- Coordinates: 33°55′45″S 150°58′44″E﻿ / ﻿33.929225°S 150.978989°E
- Carries: Newbridge Road
- Crosses: Georges River
- Locale: Between Bankstown and Liverpool, in South Western Sydney, New South Wales, Australia
- Named for: Milperra
- Owner: Transport for NSW
- Preceded by: Governor Macquarie Drive bridge
- Followed by: M5 Motorway bridge

Characteristics
- Design: Pre-stressed concrete
- Material: Concrete
- No. of spans: 3
- Piers in water: 2
- No. of lanes: 7

History
- Construction end: 1965
- Replaces: Composite truss version (1930)

Location
- Interactive map of Milperra Bridge

= Milperra Bridge =

Milperra Bridge is a road bridge that carries Newbridge Road across Georges River, between Canterbury-Bankstown and local government areas, in South Western Sydney, New South Wales, Australia. The bridge is located adjacent to Henry Lawson Drive and Bankstown Airport, and Newbridge Road serves as a westerly continuation of Canterbury and Milperra Roads.

==History==
Prior to the bridge being built, there was no road crossing of Georges River between Tom Uglys Bridge and Liverpool, although the road to Canterbury (Milperra Road) was built up to the east bank. The road over Georges River via Liverpool Weir and the later 1894 truss bridge went southeast toward Wollongong via Old Illawarra Road, through what is now the Holsworthy Military Reserve.

There was call for access between the two post-World War I soldier settlement areas at Chipping Norton and Milperra, and a punt was proposed in the early 1920s.

The subsequent early design for the bridge by the Department of Public Works showed a height above water of only 12 ft which was much decried by the locals, requesting the Department to raise it, for the commercial and sporting interests of the area. The Department replied with a proposal of 17 ft. The bridge, a two-lane three-span wooden truss bridge, was opened to traffic in April 1931.

By the 1960s, this bridge was not able to cope with the increase in traffic and was slated for replacement.

The current prestressed concrete structure, 85 m long, is wider and higher than the previous bridge, and carries six lanes of traffic. It was built in two stages, with the eastbound half being built first, immediately upstream of the original bridge. This opened for two-way traffic in October 1965 and the earlier bridge was then demolished and the other half of the new bridge, for westbound traffic, was built on the site of the original bridge.

The replacement bridge was completed and opened in February 1966.

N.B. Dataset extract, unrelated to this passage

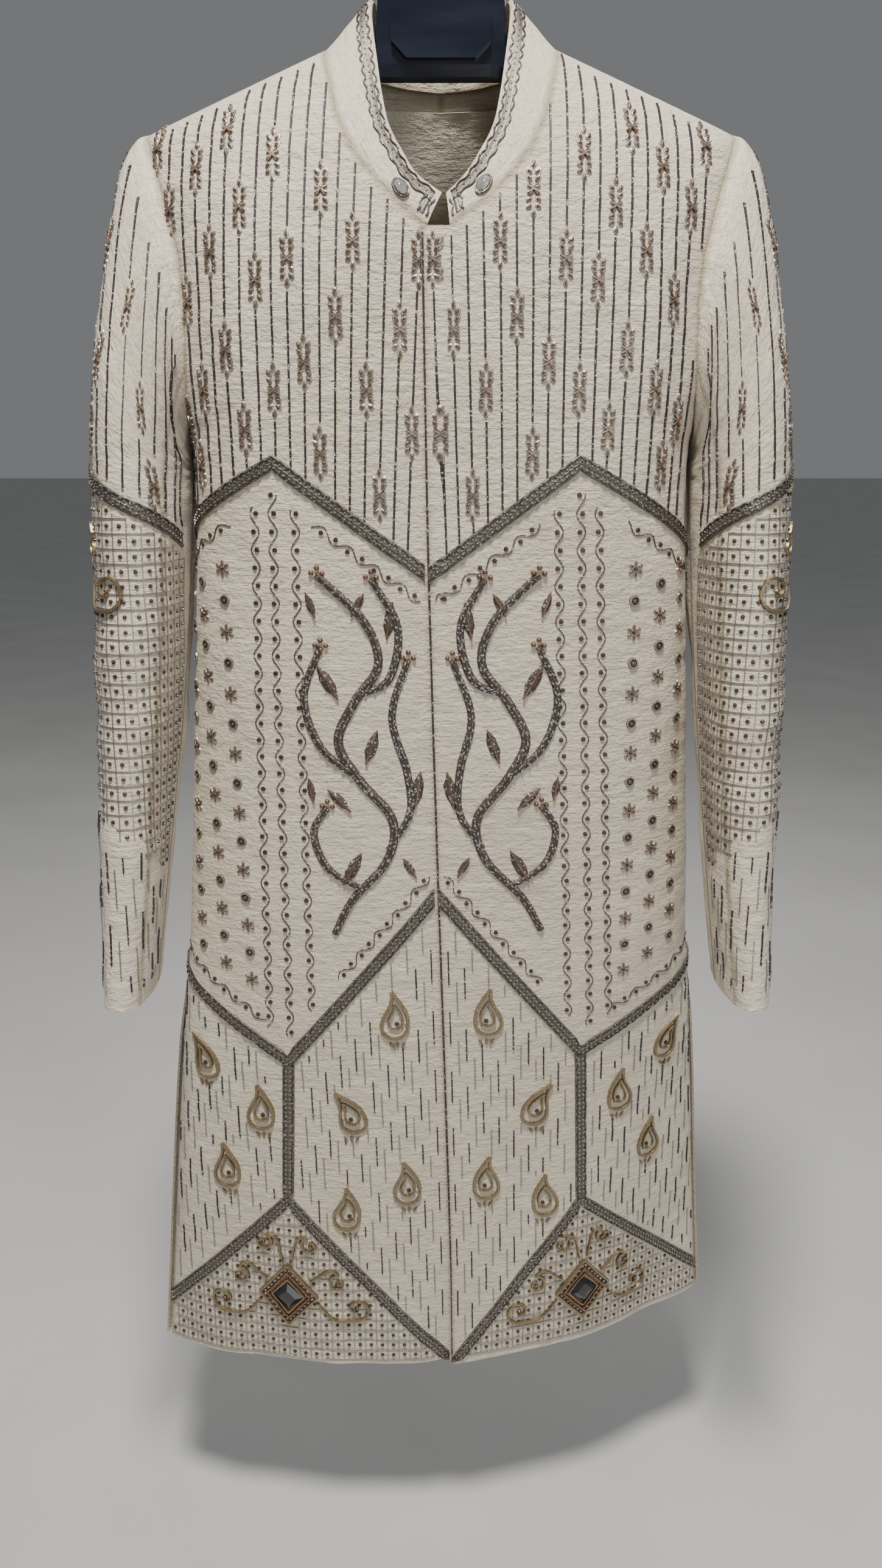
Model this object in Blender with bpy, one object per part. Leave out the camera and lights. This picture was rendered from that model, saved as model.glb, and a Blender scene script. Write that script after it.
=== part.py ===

==Associated Construction==
The new bridge was part of a simultaneous upgrading of Milperra and Newbridge Roads, which were widened to six lanes from Victoria St Revesby to what is now Kelso Crescent Moorebank (Kelso Crescent was previously part of Epsom Rd, with Newbridge Road terminating at Epsom Rd).

The section of Newbridge Road from Kelso Crescent westward had been reconstructed to six lanes in 1958, in conjunction with the construction of Liverpool Bridge.